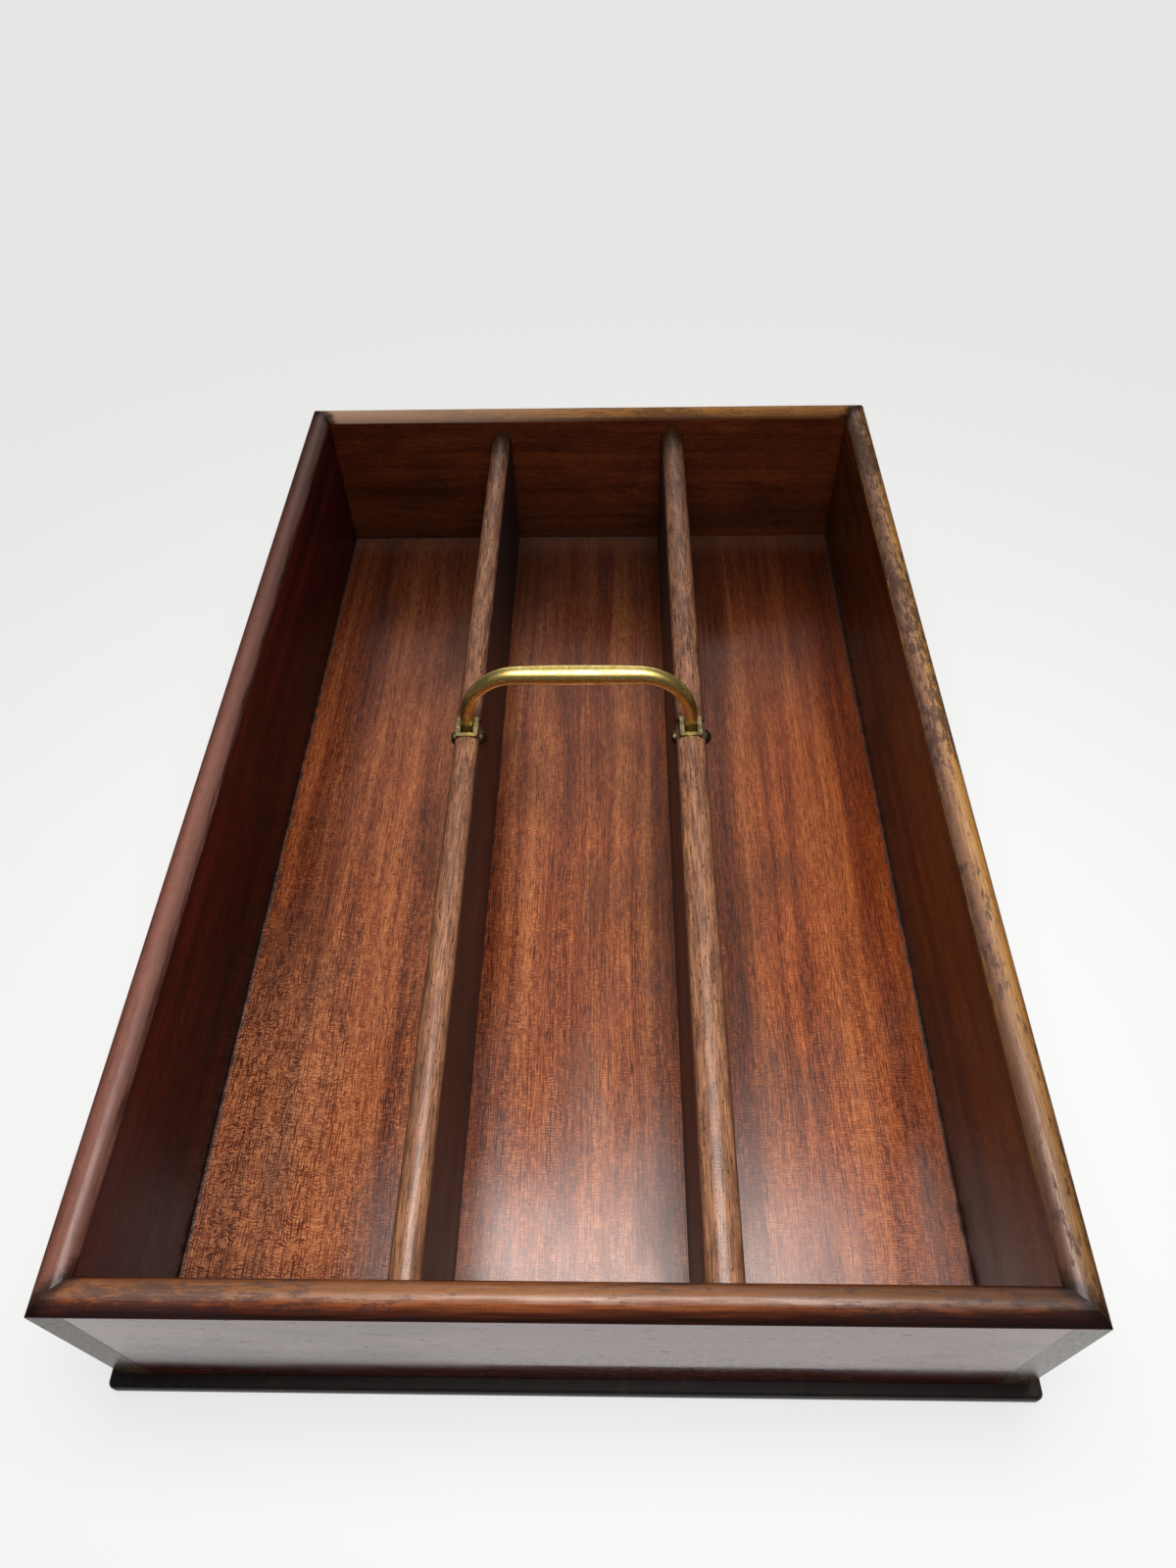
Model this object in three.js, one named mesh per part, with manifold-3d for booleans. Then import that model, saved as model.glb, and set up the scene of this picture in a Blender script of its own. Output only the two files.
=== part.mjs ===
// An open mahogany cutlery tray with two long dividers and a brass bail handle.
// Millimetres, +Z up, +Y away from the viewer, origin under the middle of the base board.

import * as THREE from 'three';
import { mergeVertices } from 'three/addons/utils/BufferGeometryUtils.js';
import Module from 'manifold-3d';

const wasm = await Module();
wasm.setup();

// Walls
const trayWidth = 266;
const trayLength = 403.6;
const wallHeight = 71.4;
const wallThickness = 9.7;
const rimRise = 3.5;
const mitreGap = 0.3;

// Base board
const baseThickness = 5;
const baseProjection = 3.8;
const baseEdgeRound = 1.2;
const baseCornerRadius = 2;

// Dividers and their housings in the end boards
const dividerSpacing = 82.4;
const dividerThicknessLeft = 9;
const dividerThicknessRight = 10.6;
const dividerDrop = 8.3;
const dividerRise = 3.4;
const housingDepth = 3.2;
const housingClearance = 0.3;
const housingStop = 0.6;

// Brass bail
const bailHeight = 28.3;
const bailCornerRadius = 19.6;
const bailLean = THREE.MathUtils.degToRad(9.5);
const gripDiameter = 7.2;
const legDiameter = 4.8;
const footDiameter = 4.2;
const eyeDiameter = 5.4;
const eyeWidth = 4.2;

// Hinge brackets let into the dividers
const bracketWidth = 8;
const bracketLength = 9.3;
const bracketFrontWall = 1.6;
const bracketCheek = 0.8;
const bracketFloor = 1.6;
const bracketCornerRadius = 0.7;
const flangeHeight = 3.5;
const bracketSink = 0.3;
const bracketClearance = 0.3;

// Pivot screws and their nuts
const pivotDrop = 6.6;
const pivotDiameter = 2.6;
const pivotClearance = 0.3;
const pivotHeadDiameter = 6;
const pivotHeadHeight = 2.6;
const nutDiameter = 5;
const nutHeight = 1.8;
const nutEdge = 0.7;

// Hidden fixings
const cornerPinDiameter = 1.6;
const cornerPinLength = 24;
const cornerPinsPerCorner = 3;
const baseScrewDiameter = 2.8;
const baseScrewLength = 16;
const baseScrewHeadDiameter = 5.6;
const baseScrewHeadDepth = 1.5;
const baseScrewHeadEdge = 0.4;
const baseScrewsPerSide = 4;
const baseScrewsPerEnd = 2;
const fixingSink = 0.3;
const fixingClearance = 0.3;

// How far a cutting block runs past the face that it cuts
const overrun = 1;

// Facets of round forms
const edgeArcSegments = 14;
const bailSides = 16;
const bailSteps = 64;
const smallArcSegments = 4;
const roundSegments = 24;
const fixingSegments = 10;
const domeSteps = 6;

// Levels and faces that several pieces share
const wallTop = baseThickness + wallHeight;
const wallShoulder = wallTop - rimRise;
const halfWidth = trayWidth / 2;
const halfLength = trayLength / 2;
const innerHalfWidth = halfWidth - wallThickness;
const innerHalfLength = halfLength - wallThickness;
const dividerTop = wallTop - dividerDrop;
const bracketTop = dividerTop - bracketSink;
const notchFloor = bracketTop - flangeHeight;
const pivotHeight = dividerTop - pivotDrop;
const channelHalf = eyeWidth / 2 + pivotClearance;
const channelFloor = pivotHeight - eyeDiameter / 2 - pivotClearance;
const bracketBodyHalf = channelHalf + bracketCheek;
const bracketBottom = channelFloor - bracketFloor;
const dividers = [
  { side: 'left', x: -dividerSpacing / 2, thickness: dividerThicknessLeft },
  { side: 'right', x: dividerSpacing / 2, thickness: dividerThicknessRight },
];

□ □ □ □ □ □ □

WHAT THIS TASK INVOLVES. Write out the entire listing exactly.

OUTPUT FOR THIS TASK.
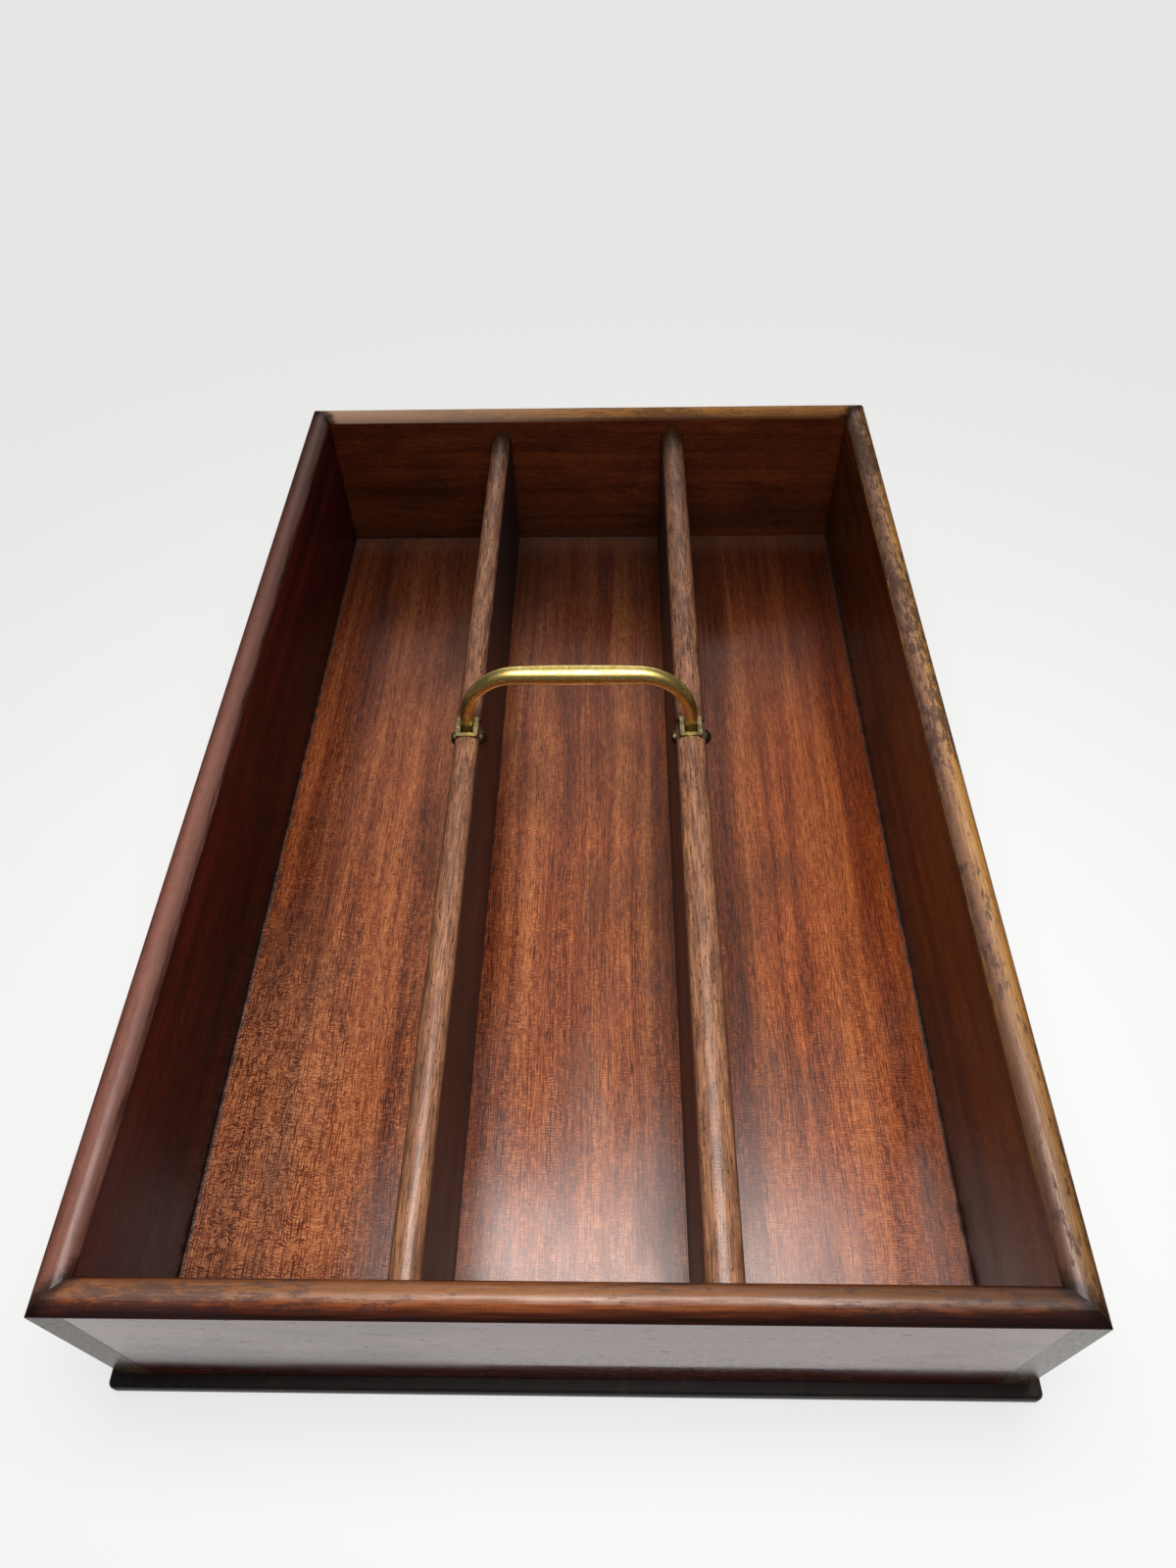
Model this object in three.js, one named mesh per part, with manifold-3d for booleans. Then import that model, saved as model.glb, and set up the scene of this picture in a Blender script of its own. Output only the two files.
=== part.mjs ===
// An open mahogany cutlery tray with two long dividers and a brass bail handle.
// Millimetres, +Z up, +Y away from the viewer, origin under the middle of the base board.

import * as THREE from 'three';
import { mergeVertices } from 'three/addons/utils/BufferGeometryUtils.js';
import Module from 'manifold-3d';

const wasm = await Module();
wasm.setup();

// Walls
const trayWidth = 266;
const trayLength = 403.6;
const wallHeight = 71.4;
const wallThickness = 9.7;
const rimRise = 3.5;
const mitreGap = 0.3;

// Base board
const baseThickness = 5;
const baseProjection = 3.8;
const baseEdgeRound = 1.2;
const baseCornerRadius = 2;

// Dividers and their housings in the end boards
const dividerSpacing = 82.4;
const dividerThicknessLeft = 9;
const dividerThicknessRight = 10.6;
const dividerDrop = 8.3;
const dividerRise = 3.4;
const housingDepth = 3.2;
const housingClearance = 0.3;
const housingStop = 0.6;

// Brass bail
const bailHeight = 28.3;
const bailCornerRadius = 19.6;
const bailLean = THREE.MathUtils.degToRad(9.5);
const gripDiameter = 7.2;
const legDiameter = 4.8;
const footDiameter = 4.2;
const eyeDiameter = 5.4;
const eyeWidth = 4.2;

// Hinge brackets let into the dividers
const bracketWidth = 8;
const bracketLength = 9.3;
const bracketFrontWall = 1.6;
const bracketCheek = 0.8;
const bracketFloor = 1.6;
const bracketCornerRadius = 0.7;
const flangeHeight = 3.5;
const bracketSink = 0.3;
const bracketClearance = 0.3;

// Pivot screws and their nuts
const pivotDrop = 6.6;
const pivotDiameter = 2.6;
const pivotClearance = 0.3;
const pivotHeadDiameter = 6;
const pivotHeadHeight = 2.6;
const nutDiameter = 5;
const nutHeight = 1.8;
const nutEdge = 0.7;

// Hidden fixings
const cornerPinDiameter = 1.6;
const cornerPinLength = 24;
const cornerPinsPerCorner = 3;
const baseScrewDiameter = 2.8;
const baseScrewLength = 16;
const baseScrewHeadDiameter = 5.6;
const baseScrewHeadDepth = 1.5;
const baseScrewHeadEdge = 0.4;
const baseScrewsPerSide = 4;
const baseScrewsPerEnd = 2;
const fixingSink = 0.3;
const fixingClearance = 0.3;

// How far a cutting block runs past the face that it cuts
const overrun = 1;

// Facets of round forms
const edgeArcSegments = 14;
const bailSides = 16;
const bailSteps = 64;
const smallArcSegments = 4;
const roundSegments = 24;
const fixingSegments = 10;
const domeSteps = 6;

// Levels and faces that several pieces share
const wallTop = baseThickness + wallHeight;
const wallShoulder = wallTop - rimRise;
const halfWidth = trayWidth / 2;
const halfLength = trayLength / 2;
const innerHalfWidth = halfWidth - wallThickness;
const innerHalfLength = halfLength - wallThickness;
const dividerTop = wallTop - dividerDrop;
const bracketTop = dividerTop - bracketSink;
const notchFloor = bracketTop - flangeHeight;
const pivotHeight = dividerTop - pivotDrop;
const channelHalf = eyeWidth / 2 + pivotClearance;
const channelFloor = pivotHeight - eyeDiameter / 2 - pivotClearance;
const bracketBodyHalf = channelHalf + bracketCheek;
const bracketBottom = channelFloor - bracketFloor;
const dividers = [
  { side: 'left', x: -dividerSpacing / 2, thickness: dividerThicknessLeft },
  { side: 'right', x: dividerSpacing / 2, thickness: dividerThicknessRight },
];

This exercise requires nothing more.